I'll leave most of the dark stuff to others, but for comedies I love the original The Producers, Love and Death, Heaven Can Wait, Animal House, The Graduate, Nuns on the Run, the first half of Stripes (until they go to Europe), Dave (Kevin Kline and Sigourney Weaver, not Eddie Murphy) and Little Miss Sunshine. I don't know how to label it, but I adore Shakespeare in Love. Last year's In Bruges was also hard to characterize, but except for one brief excruciating scene, it was really interesting and inventive. My wife and I saw Body Heat when it first came out and all the cast was obscure, and that was a terrific movie. I also love Clint Eastwood's Unforgiven and Mystic River (except when the women try to do real Boston accents--the men made a better choice going for generic Northeast urban).
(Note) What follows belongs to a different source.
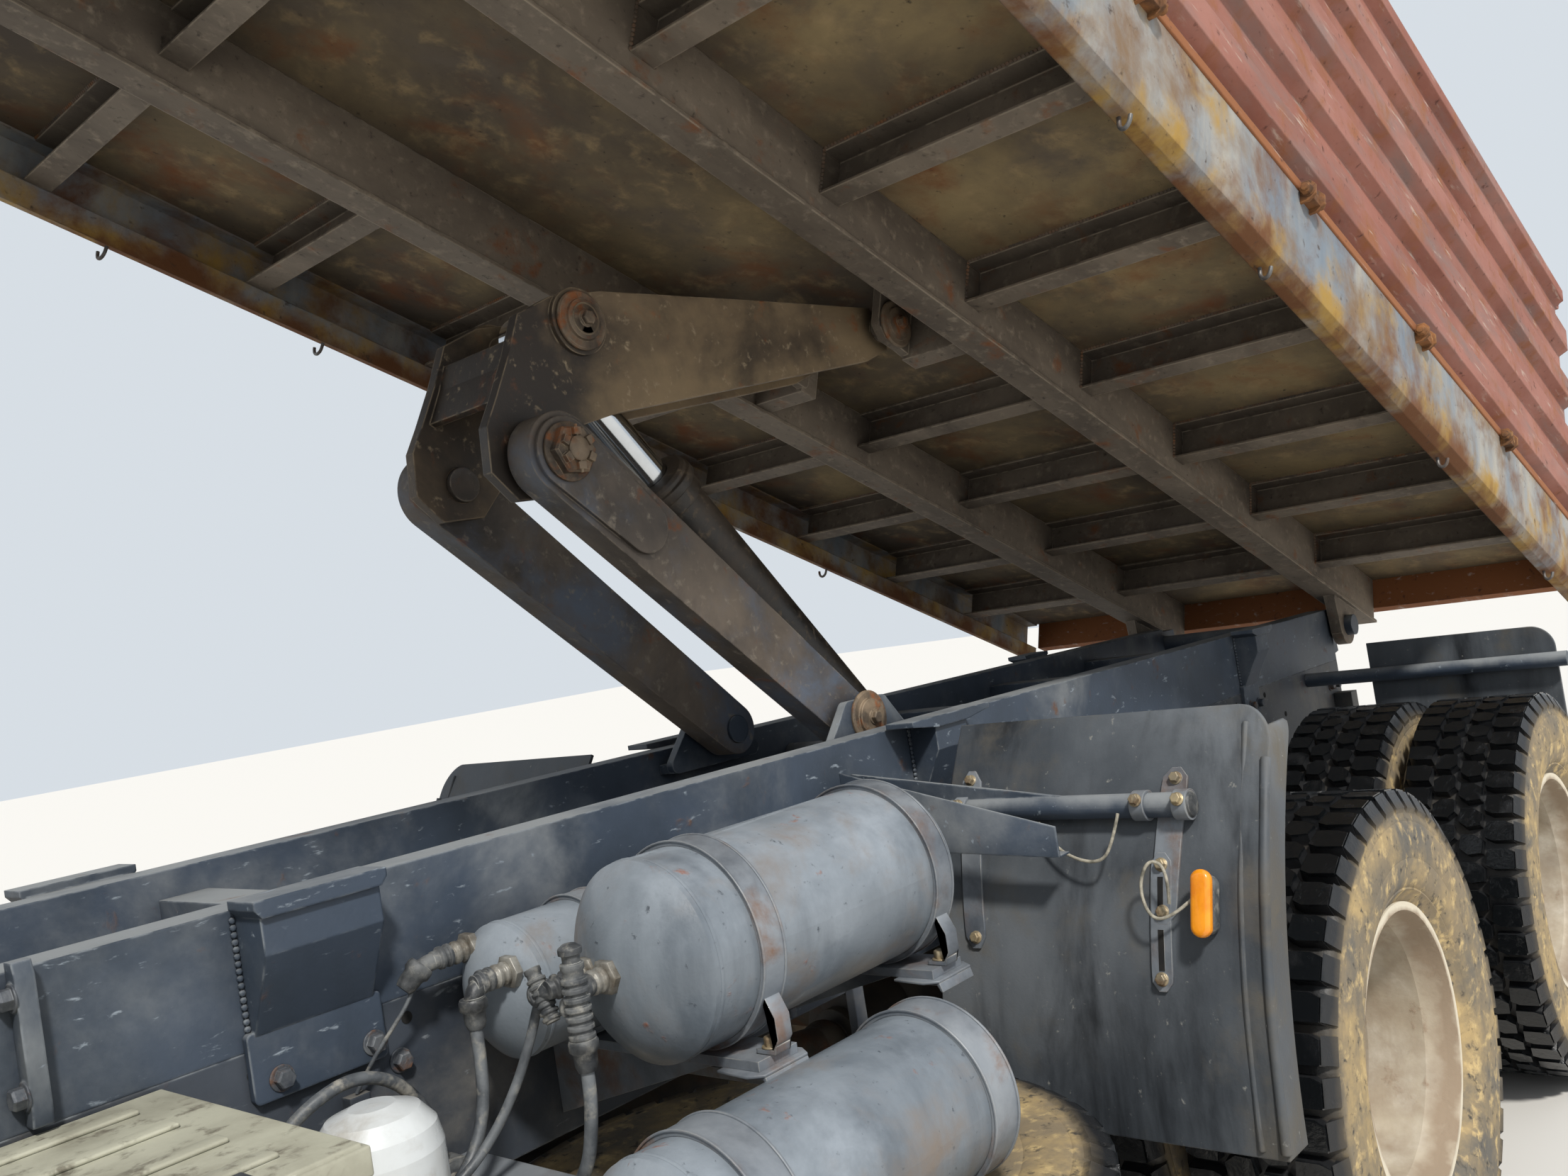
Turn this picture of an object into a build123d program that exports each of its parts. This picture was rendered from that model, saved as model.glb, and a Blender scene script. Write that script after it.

I was less impressed with The Dark Knight than others, but it did generally hold my interest and have amazing special effects. There are movies worse than Ishtar, such as most Woody Allen movies after Manhattan.

RCL 08-09-2008 05:20 PM

I love two music docu's by Scorsese: The Last Waltz (the Band) and Shine a Light (the Stones)--in the latter you can almost hear their skeletal bones clatter!

Oh, and Cinema Paradiso.

View on,
Ralph

David Landrum 08-09-2008 05:25 PM

Now I do remember one artsy enough really recommend: The Madeline Sisters, an Irish movie about the instituitions that existed in Ireland for girls who got preganant out of wedlock--like the one that is the setting of James Joyce's story, "Clay." Very moving, informative, and well-filmed.

dwl

Gail White 08-09-2008 08:14 PM

Quote:

Originally posted by Alexander Grace:
Have you seen The Life Aquatic?
No, tell me about it.

Gail White 08-09-2008 08:19 PM

Thanks, people, I knew you'd come through.

Special thanks for the foreign movies. I love Italian movies, and the two that we own (Nights of Cabiria and Big Deal on Madonna Street)we've watched again & again...but Mimi Metallica is new to me & sounds great.

Keep 'em coming, if you have more to suggest.

Janet Kenny 08-09-2008 09:47 PM

While I was searching I found this!!
When you have some leisure do watch this tremendous icon of its time.

THE BED SITTING-ROOM with a cast of major English actors and comedians.
Not to be missed.

I didn't make it clear. The link I have supplied shows the entire film. It's very strange.

Donna in particular should watch it. It isn't too far from her poem in The Deep End but it's a surrealistic extrapolation.

[This message has been edited by Janet Kenny (edited August 10, 2008).]